In her 2023-24 budget speech, Sitharaman said the highest tax rate in the country is 42.74 percent.

“This is among the highest in the world. I propose to reduce the highest surcharge rate from 37 percent to 25 percent in the new tax regime. This would result in reduction of the maximum tax rate to 39 percent,” Sitharaman said.

AKM Global, Partner- Tax, Sandeep Sehgal said the effective tax rate on HNIs is very high compared to other countries, which has been acknowledged by the finance minister as well.

“Hence, this is a very good step. Although, it is applicable for HNIs opting for the new tax regime only but in all likelihood, the new tax regime would suit the HNIs more. However, there is scope for reducing it further to encourage income and wealth generation,” Sehgal said.

Currently, a 10 percent surcharge on income tax is levied if income is between Rs 50 lakh and Rs 1 crore, 15 percent on income ranging from Rs 1 crore to Rs 2 crore, 25 percent on the income range of Rs 2 crore to Rs 5 crore, and 37 percent in case the income is above Rs 5 crore.

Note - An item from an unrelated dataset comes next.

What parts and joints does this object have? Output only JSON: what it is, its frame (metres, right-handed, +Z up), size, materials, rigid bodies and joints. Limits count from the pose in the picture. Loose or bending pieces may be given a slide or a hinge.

The Budget for 2023-24 has done away with the 37 percent surcharge under the new tax regime. Hence all income above Rs 2 crore would be liable to 25 percent surcharge on income tax beginning April 1.

The Budget has revamped the new tax regime and tried to make it more attractive to taxpayers so that they switch from the old tax regime, which allows taxpayers to claim deductions and exemptions on investments and expenditures like HRA incurred in a particular fiscal.

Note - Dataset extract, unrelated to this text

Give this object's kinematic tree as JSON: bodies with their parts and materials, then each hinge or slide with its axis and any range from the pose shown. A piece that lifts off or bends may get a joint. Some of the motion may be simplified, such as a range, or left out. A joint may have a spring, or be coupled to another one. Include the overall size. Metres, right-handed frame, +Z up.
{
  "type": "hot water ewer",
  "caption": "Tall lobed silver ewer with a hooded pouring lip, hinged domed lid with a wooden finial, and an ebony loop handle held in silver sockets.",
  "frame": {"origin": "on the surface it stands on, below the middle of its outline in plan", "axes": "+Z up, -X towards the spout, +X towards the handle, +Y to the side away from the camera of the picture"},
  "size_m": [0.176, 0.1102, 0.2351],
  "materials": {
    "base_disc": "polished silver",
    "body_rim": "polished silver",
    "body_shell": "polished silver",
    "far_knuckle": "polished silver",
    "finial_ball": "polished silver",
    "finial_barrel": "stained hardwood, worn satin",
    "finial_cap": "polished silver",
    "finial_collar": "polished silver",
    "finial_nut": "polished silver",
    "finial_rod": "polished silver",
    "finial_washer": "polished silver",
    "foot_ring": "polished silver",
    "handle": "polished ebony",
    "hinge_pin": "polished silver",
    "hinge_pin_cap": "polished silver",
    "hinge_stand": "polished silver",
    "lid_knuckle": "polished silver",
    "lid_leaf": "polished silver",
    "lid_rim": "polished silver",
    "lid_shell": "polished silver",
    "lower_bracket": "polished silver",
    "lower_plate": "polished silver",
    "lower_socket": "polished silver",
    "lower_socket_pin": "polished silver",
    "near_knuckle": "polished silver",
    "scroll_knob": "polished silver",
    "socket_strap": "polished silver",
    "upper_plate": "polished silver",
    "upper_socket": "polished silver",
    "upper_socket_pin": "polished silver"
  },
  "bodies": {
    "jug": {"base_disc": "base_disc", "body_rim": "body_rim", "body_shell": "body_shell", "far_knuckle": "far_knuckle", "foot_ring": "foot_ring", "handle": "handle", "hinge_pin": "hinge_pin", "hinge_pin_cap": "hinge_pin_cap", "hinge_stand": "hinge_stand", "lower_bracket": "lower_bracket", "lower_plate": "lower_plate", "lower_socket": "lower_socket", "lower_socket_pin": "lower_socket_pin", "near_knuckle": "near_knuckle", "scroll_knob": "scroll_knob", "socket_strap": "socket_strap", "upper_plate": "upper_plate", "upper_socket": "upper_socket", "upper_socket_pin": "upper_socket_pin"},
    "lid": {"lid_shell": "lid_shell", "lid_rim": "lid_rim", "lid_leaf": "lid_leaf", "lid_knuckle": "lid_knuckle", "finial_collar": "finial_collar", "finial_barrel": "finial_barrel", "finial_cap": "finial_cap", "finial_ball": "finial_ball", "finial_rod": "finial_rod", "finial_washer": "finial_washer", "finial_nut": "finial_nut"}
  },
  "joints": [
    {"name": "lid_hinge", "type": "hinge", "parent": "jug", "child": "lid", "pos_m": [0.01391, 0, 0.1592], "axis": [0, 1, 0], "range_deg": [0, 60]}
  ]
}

Under the revamped new tax regime, no tax would be levied for income up to Rs 3 lakh. Income of Rs 3-6 lakh would be taxed at 5 percent; Rs 6-9 lakh at 10 percent, Rs 9-12 lakh at 15 per cent, Rs 12-15 lakh at 20 percent and income of Rs 15 lakh and above will be taxed at 30 percent.

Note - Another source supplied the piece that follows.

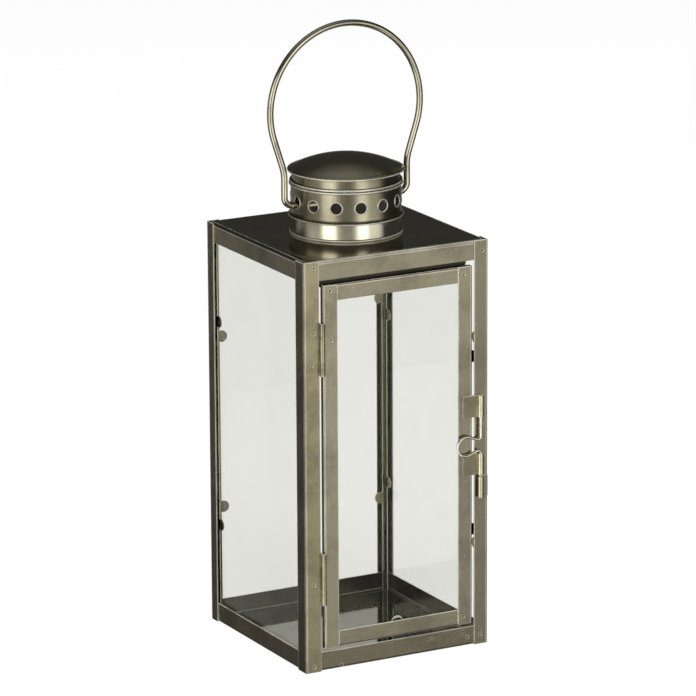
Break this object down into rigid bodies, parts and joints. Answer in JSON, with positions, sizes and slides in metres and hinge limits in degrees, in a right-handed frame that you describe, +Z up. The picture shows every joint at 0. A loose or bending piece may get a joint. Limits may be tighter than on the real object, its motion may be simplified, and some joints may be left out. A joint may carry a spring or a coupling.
{
  "type": "candle lantern",
  "caption": "Square glazed sheet metal candle lantern with a hinged glass door, wire latch, round vented chimney, domed cap and swinging wire handle.",
  "frame": {"origin": "centre of the underside of the case, on the surface it stands on", "axes": "+Z up, -Y out of the door, +X towards the latch side"},
  "size_m": [0.12, 0.1241, 0.3665],
  "materials": {
    "bronze_sheet": "satin antique bronze, worn bright at the cut edges",
    "dark_sheet": "glossy dark antique bronze",
    "fittings": "worn brass",
    "pins": "drawn wire",
    "handle_wire": "polished plated wire",
    "glass": "clear float glass"
  },
  "bodies": {
    "frame": {"roof_tray": "dark_sheet", "base_tray": "bronze_sheet", "post_front_left": "bronze_sheet", "post_front_right": "bronze_sheet", "post_rear_left": "bronze_sheet", "post_rear_right": "bronze_sheet", "strip_front_left": "bronze_sheet", "strip_front_right": "bronze_sheet", "strip_rear_left": "bronze_sheet", "strip_rear_right": "bronze_sheet", "pane_left": "glass", "pane_right": "glass", "pane_rear": "glass", "door_stop": "bronze_sheet", "chimney_collar": "dark_sheet", "vent_band": "bronze_sheet", "cap_skirt": "bronze_sheet", "cap": "dark_sheet", "hinge_leaf_frame_upper": "fittings", "hinge_leaf_frame_lower": "fittings", "hinge_pin_upper": "pins", "hinge_pin_lower": "pins", "latch_keeper": "fittings"},
    "door": {"door_stile_hinge": "bronze_sheet", "door_stile_latch": "bronze_sheet", "door_rail_top": "bronze_sheet", "door_rail_bottom": "bronze_sheet", "door_glass": "glass", "hinge_leaf_door_upper": "fittings", "hinge_leaf_door_lower": "fittings", "latch_plate_upper": "fittings", "latch_plate_lower": "fittings"},
    "latch_bolt": {"latch_bolt": "fittings"},
    "bail": {"bail": "handle_wire"}
  },
  "joints": [
    {"name": "door_hinge", "type": "hinge", "parent": "frame", "child": "door", "pos_m": [-0.04895, -0.0617, 0.12115], "axis": [0, 0, -1], "range_deg": [0, 190]},
    {"name": "latch_slide", "type": "slide", "parent": "door", "child": "latch_bolt", "axis": [0, 0, 1], "range_m": [0, 0.0114]},
    {"name": "bail_pivot", "type": "hinge", "parent": "frame", "child": "bail", "pos_m": [0, 0, 0.2616], "axis": [1, 0, 0], "range_deg": [-105, 105]}
  ]
}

Nangia Andersen India Partner Neeraj Agarwal said for high net-worth individuals, the proposed budget amendments may said to be bittersweet.

“While on one hand, the percentage of surcharge on income above Rs 5 crore, which has been reduced by a whopping 12 percent to 25 percent, has been welcomed with open arms, the cap on capital gain tax benefit by way of investment in a new residential property under section 54 and section 54F may prove expensive,” Agarwal said.

The Budget has proposed that long term capital gains from house property in excess of Rs 10 crore will not be exempt from tax even if it is reinvested in a new house property.